For Frege, numbering things essentially involved attribution of properties to properties. So the sorts of things being attributed are not the sorts of things which can be named. Yet, Frege argued, numbers can be named – numbers are abstract individuals, he says, objects not concepts. Hence the third stage of Frege’s analysis of numbers consists in the attempt to find individuals – objects – which could be identified with the numbers. It was this stage of the analysis which resulted in the emergence of modern set theory. For every property, Frege argued, there is a corresponding individual: the extension of that universal, the set of all the things (or all the actual and possible things) which instantiate that universal. Thus, for instance, corresponding to the property of being a property which has two instances, there will be a set of sets which have two members. Modern mathematics has selected different candidates for identification with the natural numbers, but it has followed Frege hook, line and sinker with respect to the broad strategy of identifying numbers, and functions and relations, with sets.
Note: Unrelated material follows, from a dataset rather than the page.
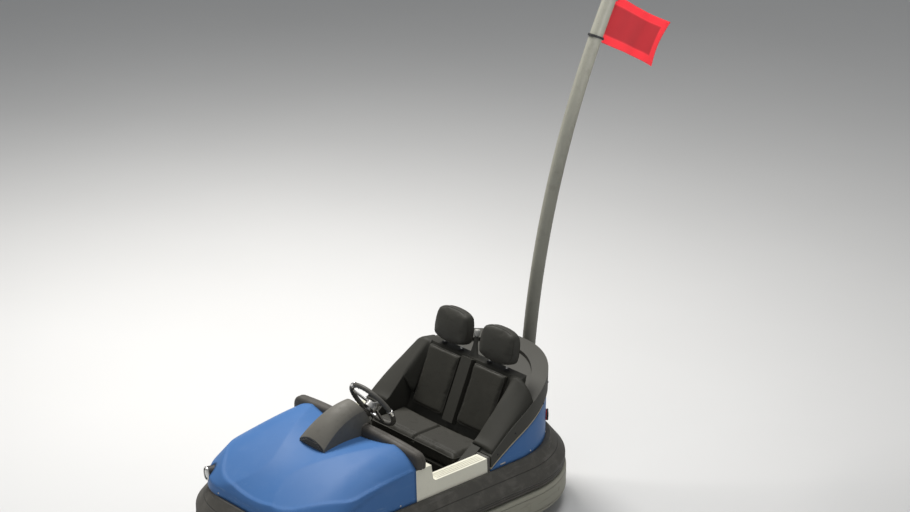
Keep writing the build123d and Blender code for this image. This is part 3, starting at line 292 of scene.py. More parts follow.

Frege’s legacy has significantly changed the agenda for any theory of universals which, like Plato’s, aspires to do justice to mathematics. It leaves three courses open for exploration. One course is that charted by Quine (1953, 1960), of allowing the existence of sets but not of any other nameable things which might be called universals, nor of any of Frege’s higher-order, unnameable universals. Another course is that of allowing the existence of nameable things other than sets: this is a course charted, for example, by Armstrong (1978). A third course allows also the irreducible significance of higher-order quantification (Boolos 1975; Bigelow and Pargetter 1990).